再次,二位作者一致認為,中國處於被「西方海狼」(姜戎語)或「美國帝國」(劉亞洲語)的圍攻之下,與西方世界進行一場文明較量不可避免。劉認為,「美國人已到門前!」 並宣稱:「鞏固與擴大中華文化的根基,和以美國為代表的西方文化進行碰撞,是歷史賦予中國的責任。」

權力意志的危險

最後,他們的最大的一個共同點就是對權力意志的追求,甚至極力渲染對野性暴力的崇拜來探尋中國的未來。不同於「憤青」的幼稚言論,他們對暴力的崇尚和鼓吹中華民族的嗜血性是以深沉為迷彩色的。一方面姜戎大肆頌揚民主和闡述環保主義, 劉亞洲毫不掩飾對民主、普世價值和個人獨立人格的傾慕;另一方面,他們又在引誘中國人為民族至上、國家至上的中華帝國大業熱血沸騰。姜戎批判中國漢人國民性患上了「羊病」、「家畜病」從而成為「文明羊」;劉亞洲慨嘆一個原來相當強悍的吐蕃國,自從佛教傳入後,「這個民族的勇悍精神被一點點吞噬了,佛教愈深入人心,人心愈麻木,民族性越孱弱。」

但他們都忘記或忽略了下列四點:1. 基督教文明的興起在於其平和的方式戰勝了羅馬帝國的暴力手段。2. 過去五百年的世界史其實就是歐洲大陸模式(法國、德國、俄國等)和盎格魯-撒克遜模式(英美)的競爭和較量,歷史的贏家是英國和美國。3. 達賴喇嘛尊者和十來萬流亡藏人最牢靠的庇護所正是慈悲心和非暴力手段。4. 劉亞洲也低估了印度:請問一個產生了佛陀、泰戈爾、聖雄甘地、尼赫魯、德蕾莎修女和收留了達賴喇嘛的民主國家會敗於「狼性」的專制中國嗎?

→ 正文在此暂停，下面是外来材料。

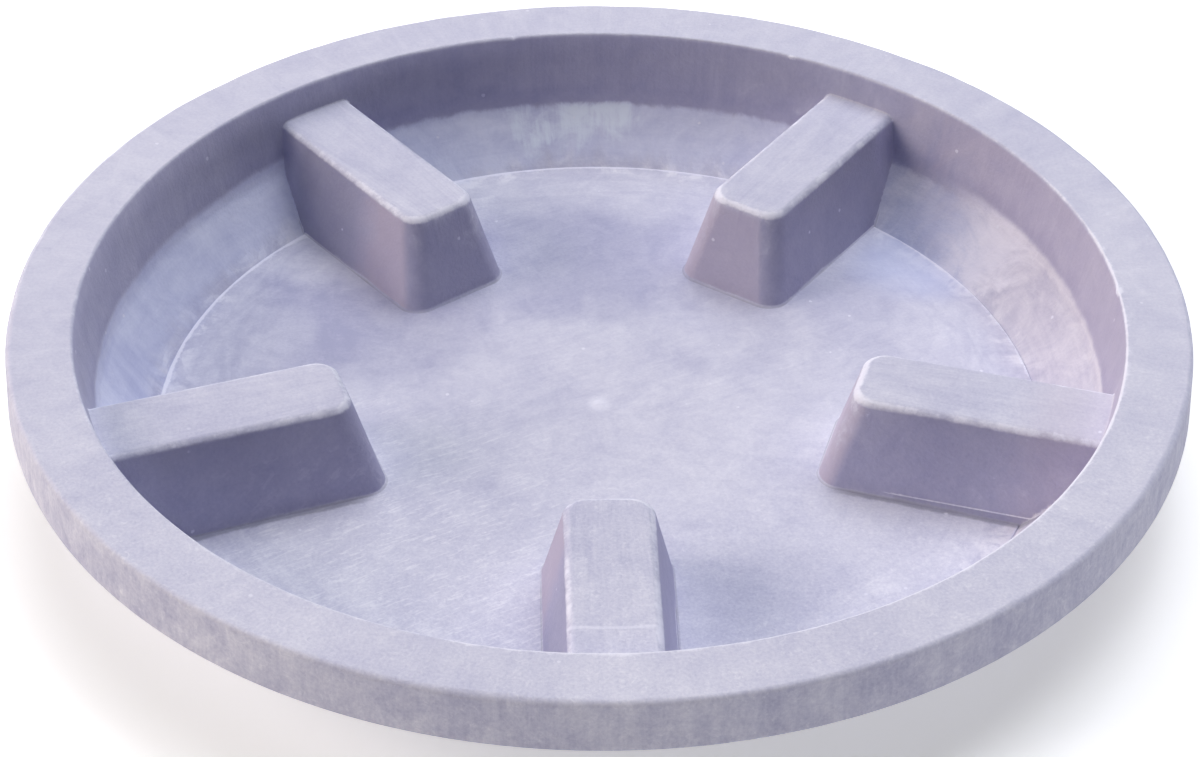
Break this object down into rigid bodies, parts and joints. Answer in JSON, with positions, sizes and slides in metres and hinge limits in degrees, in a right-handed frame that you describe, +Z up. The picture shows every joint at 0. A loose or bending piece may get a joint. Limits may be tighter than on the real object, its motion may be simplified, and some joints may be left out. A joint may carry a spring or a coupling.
{
  "type": "plant saucer",
  "caption": "Round plant saucer with a broad flat rim, a sloped inner cove and raised drafted rests that hold a pot above the water.",
  "frame": {"origin": "centre of the foot ring, on the surface that the saucer stands on", "axes": "+Z up along the saucer's axis, -Y towards the first pot rest, which is at the front"},
  "size_m": [0.305, 0.305, 0.04],
  "materials": {
    "dish_plastic": "matt stone-like moulded plastic with fine brushed scuffs and whitish worn edges",
    "rest_plastic": "matt stone-like moulded plastic, scuffed pale on its upper edges"
  },
  "bodies": {
    "root": {"saucer_dish": "dish_plastic", "pot_rest_1": "rest_plastic", "pot_rest_2": "rest_plastic", "pot_rest_3": "rest_plastic", "pot_rest_4": "rest_plastic", "pot_rest_5": "rest_plastic"}
  },
  "joints": []
}
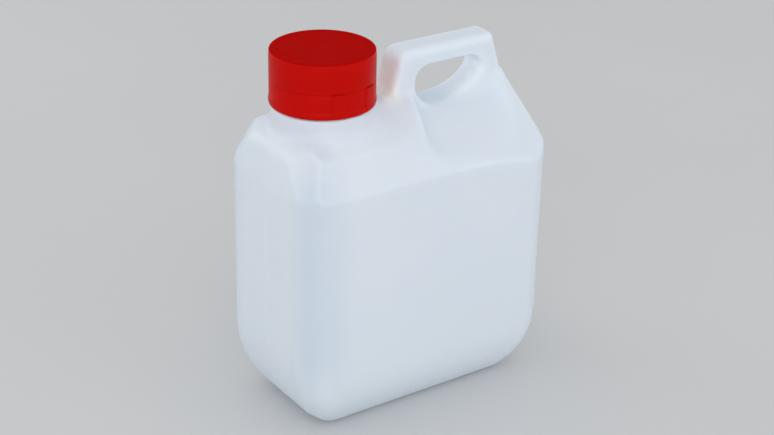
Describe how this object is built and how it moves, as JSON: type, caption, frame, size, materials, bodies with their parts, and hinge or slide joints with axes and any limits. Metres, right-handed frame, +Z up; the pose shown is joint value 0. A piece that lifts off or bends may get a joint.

《西部論》和《狼圖騰》迫使我們思考一個問題:以培育仇恨為目標、倚重暴力為手段,或以慈悲為懷、恪守非暴力,哪一種政治發展應當成為中國未來的選擇?我們知道,一百年前德國和日本也經歷了今日中國八股真氣注身、經脈混亂的階段。日本出了「憤青」北一輝,他的《日本改造法案大綱》激勵起皇軍少壯派發動軍事政變、謀求帝國野心。德國的希特勒從尼採和瓦格納汲取靈感,書寫「我的奮鬥」和第三帝國史。《西部論》和《狼圖騰》兩作者會成為日本的北一輝,或德國的尼採和瓦格納,為戰鬥的法西斯在中國奠定思想基礎嗎?我們不可掉以輕心,因為中國不缺少迷失方向、思想貧瘠而混亂的瘋狂人群。